On March 1, 2020, Mayor John Tory announced that Toronto Public Health was monitoring five (5) positive cases of the Coronavirus: COVID-19 in Toronto. As of March 2, 2020, the Public Health Agency of Canada ("PHAC") assessed the public health risk associated with COVID-19 as low for Canada. The public health risk is continually being reassessed as new information becomes available.
Nevertheless, employers should be prepared for employment-related issues and questions relating to the Coronavirus. That being the case, it is important that employers and employees alike (i) be reasonably educated about the issue, (ii) be able to recognize the symptoms, and (iii) take reasonable precautions to avoid unnecessary risk.
What should you know?
Symptoms of the Coronavirus may take up to fourteen (14) days to appear after exposure. These include fever, cough, difficulty breathing and pneumonia in both lungs.

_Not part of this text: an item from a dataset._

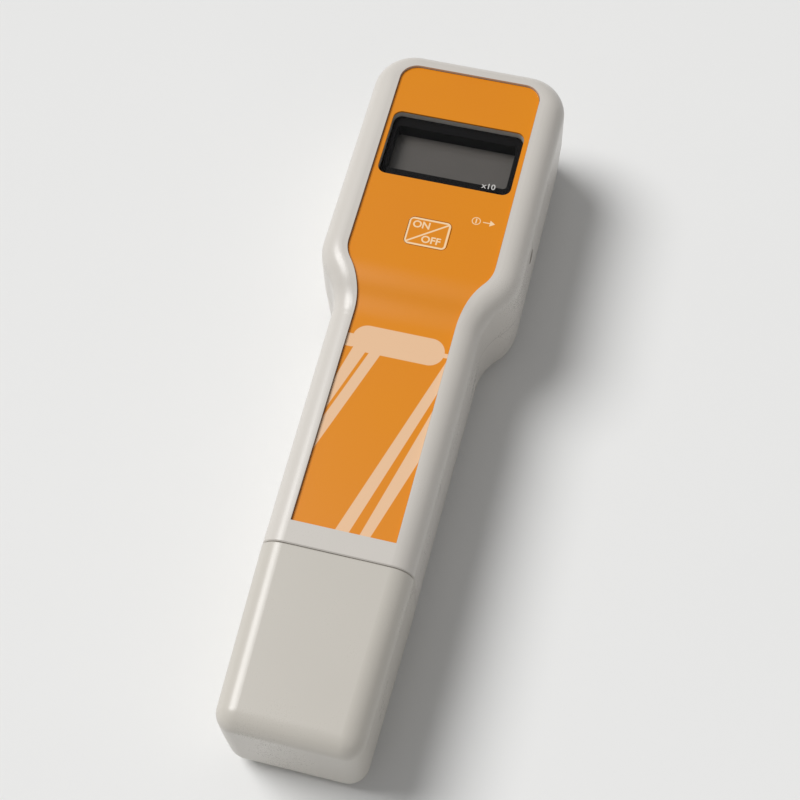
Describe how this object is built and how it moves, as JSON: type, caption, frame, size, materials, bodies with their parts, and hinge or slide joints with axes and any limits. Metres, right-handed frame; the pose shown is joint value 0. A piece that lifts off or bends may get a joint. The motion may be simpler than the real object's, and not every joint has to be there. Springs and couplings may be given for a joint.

The Coronavirus is most commonly spread from an infected person through: respiratory droplets generated when one coughs or sneezes, close prolonged personal contact, such as touching or shaking hands, touching an infected person, then touching your mouth, nose or eyes before washing your hands. There are currently no vaccines available to protect against the Coronavirus.
Best Practices for Employers
The following list provides some suggestions for employers to help manage this issue at work:
- educate employees on the risks associated with the Coronavirus in order to avoid widespread panic in the workplace;
- actively encourage sick employees to stay home, which would include employees with sick family members showing symptoms;
- if anyone begins to show symptoms in the workplace, send them home right away;
- if employees have travelled to any of the seriously affected areas such as China, consider requiring them to self-quarantine for fourteen (14) days upon their re-entry to Canada;
- if any employees have pre-booked employment-related travel to any of the seriously affected areas, make the necessary arrangements to change travel plans until more is known about the Coronavirus;
- make hand sanitizer products available in the workplace;
- have a designated point person who is reasonably educated on COVID-19 and who can reasonably answer questions about the workplace response to this issue;
- make resources available to your employees with respect to the Coronavirus (e.g., circulate links to the World Health Organization, PHAC, the Center for Disease Control and Prevention); and
- familiarize yourself with the types of leaves of absence available to your employees should any of them become affected by the Coronavirus.
It is important to stay on top of developments as they occur and to respond reasonably, and without panic, to this unfolding issue.
The content of this article is intended to provide a general guide to the subject matter. Specialist advice should be sought about your specific circumstances.